POWER: This is certainly changing the utility business model.

Hamm: “With our utility business models’ pathway, we are helping utilities understand how this can be an opportunity. We’re working on how do we need to change the regulatory compact as to how do utilities make money. It’s no longer just a commodity, selling kilowatt hours. We talk to them about what new products and services they can offer, such as what are the opportunities for utilities for behind-the-meter storage, and what is going to resonate with consumers. And you have to look at the different needs for different electricity customers. We go from the big picture all the way down to specific opportunities for utilities.”

POWER: Grid integration continues to be an issue for renewables.

Hamm: “With grid integration, a big part of the focus there for us is how you have to change to plan and operate the system, to incorporate these new resources. Not moving away from the traditional integrated resource plan, but doing it more holistically in actually creating an integrated resource plan. The role that customers play in integrating these resources. It requires utilities to have a much more sophisticated understanding of their customers, so that if you’re thinking about your investments in your integrated resource plan, utilities have to be able with a certain degree of confidence predict customer behavior and make investment decisions based on that.”
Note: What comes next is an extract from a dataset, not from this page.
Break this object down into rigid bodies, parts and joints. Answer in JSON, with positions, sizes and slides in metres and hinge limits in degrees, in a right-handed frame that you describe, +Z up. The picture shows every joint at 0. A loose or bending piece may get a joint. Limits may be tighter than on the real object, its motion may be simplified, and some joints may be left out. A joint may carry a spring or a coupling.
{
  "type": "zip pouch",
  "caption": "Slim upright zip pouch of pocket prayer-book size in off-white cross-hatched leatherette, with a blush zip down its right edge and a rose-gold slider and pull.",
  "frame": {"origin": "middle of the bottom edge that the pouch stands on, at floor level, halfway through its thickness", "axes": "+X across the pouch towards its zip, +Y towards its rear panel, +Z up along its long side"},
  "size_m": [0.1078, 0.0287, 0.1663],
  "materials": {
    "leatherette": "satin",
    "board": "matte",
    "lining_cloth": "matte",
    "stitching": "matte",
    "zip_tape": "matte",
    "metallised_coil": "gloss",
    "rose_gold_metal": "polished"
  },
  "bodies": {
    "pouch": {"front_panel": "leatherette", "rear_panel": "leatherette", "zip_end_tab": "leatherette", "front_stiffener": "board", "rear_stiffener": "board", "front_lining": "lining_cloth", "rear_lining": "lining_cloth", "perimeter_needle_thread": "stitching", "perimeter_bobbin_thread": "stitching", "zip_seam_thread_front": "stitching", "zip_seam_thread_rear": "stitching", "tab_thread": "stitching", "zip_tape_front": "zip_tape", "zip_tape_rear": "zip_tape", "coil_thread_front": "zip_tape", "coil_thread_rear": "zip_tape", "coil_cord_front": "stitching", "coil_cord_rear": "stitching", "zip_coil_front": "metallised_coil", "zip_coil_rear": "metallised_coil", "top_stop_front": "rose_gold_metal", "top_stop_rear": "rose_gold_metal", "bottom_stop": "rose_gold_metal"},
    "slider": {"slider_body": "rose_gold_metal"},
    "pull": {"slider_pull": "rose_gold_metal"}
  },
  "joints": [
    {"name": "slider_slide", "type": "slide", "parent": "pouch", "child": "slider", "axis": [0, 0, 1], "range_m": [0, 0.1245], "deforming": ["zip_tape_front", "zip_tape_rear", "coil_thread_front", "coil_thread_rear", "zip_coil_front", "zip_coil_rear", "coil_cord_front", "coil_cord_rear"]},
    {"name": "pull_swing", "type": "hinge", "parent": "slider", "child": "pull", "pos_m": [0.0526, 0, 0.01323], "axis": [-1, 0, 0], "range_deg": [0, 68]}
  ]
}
POWER: The power generation landscape is rapidly changing. How will your group help utilities and other generators keep up? 

Hamm: “It’s going to require a lot of education, and training, and some new skill sets that didn’t exist before. It will take the collective effort of stakeholders globally to be successful. SEPA’s role in this team effort, articulated through our mission statement, is to facilitate a smart transition to a clean and modern grid.”